I love quick and easy meals for our busy weeknights. We cook a lot of our meals in cast iron. These grilled chicken fajitas are super easy to make.
Why this recipe works
- One pan meal – Cooked in one pan, preferably in cast iron or enameled skillet.
- Ready in 30-minutes – Marinade the chicken overnight and prep ingredients. This meal is easy to prepare in about 30-minutes.
- Uses simple ingredients – Simple to find, everyday ingredients readily available at your local grocery stores.
- Family friendly meal – Both adults and children will enjoy.
What you’ll need
- Chicken – Boneless, skinless chicken breasts
- Onions – White or yellow
- Bell peppers – Use green, red, orange or yellow. Whatever mix you prefer.
- Oil – Used for the marinade and cooking the chicken.
- Brown sugar and honey – Use them both or just one. Sweetens the marinade.
- Orange juice – Freshly squeezed or out of the bottle will due.

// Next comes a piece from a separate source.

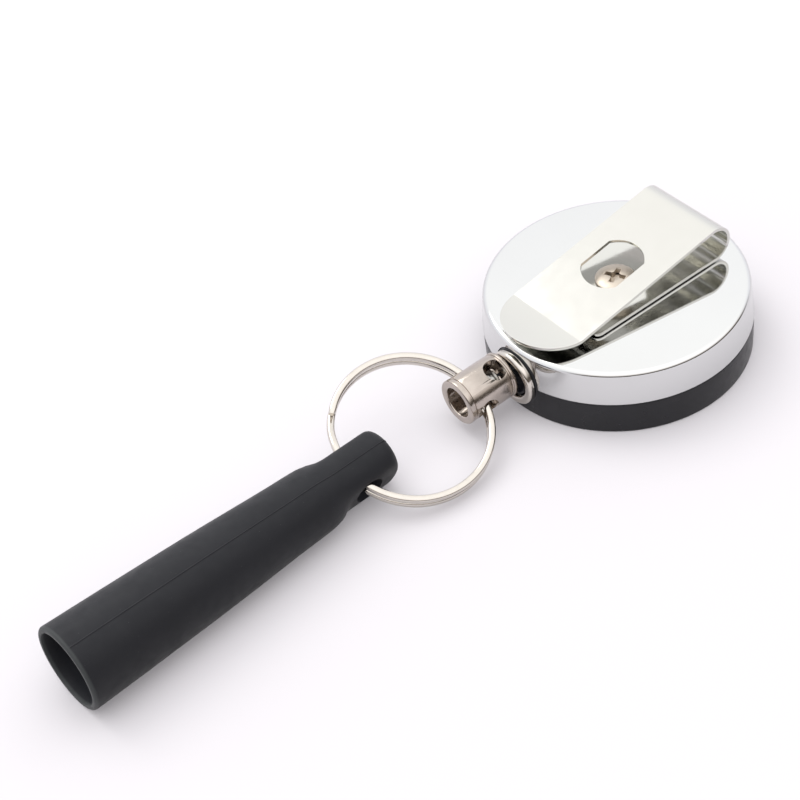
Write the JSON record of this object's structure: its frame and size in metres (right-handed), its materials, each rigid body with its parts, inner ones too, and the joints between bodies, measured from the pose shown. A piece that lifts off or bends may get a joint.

- Whiskey or Bourbon – Used for the marinade.
- Onion & garlic powder
- Salt & black pepper
How to make Chicken Fajitas
- Marinade chicken – Place the marinade ingredients in a large zip-style bag and press around with your fingers. Place the flattened chicken in the bag and refrigerate for 2 to 24 hours.
- Cook the chicken – Brown the chicken breasts on both sides in a cast iron skillet, about 3 minutes each side.
- Sauté onions and peppers – Cook sliced bell peppers and onion in the same pan you cooked the chicken, over medium to low heat. Add a little more oil if needed as they cook. Use a wooden spoon to stir occasionally. Season with salt and black pepper to taste.
Slice chicken – Slice the chicken into strips and place back in the cooked peppers and onions.
Make crema – Make the chipotle lime crema by stirring together sour cream, mayonnaise, lime juice, pinch of salt, and chopped cilantro. Cover with plastic wrap and place in the refrigerator until ready to serve the fajitas.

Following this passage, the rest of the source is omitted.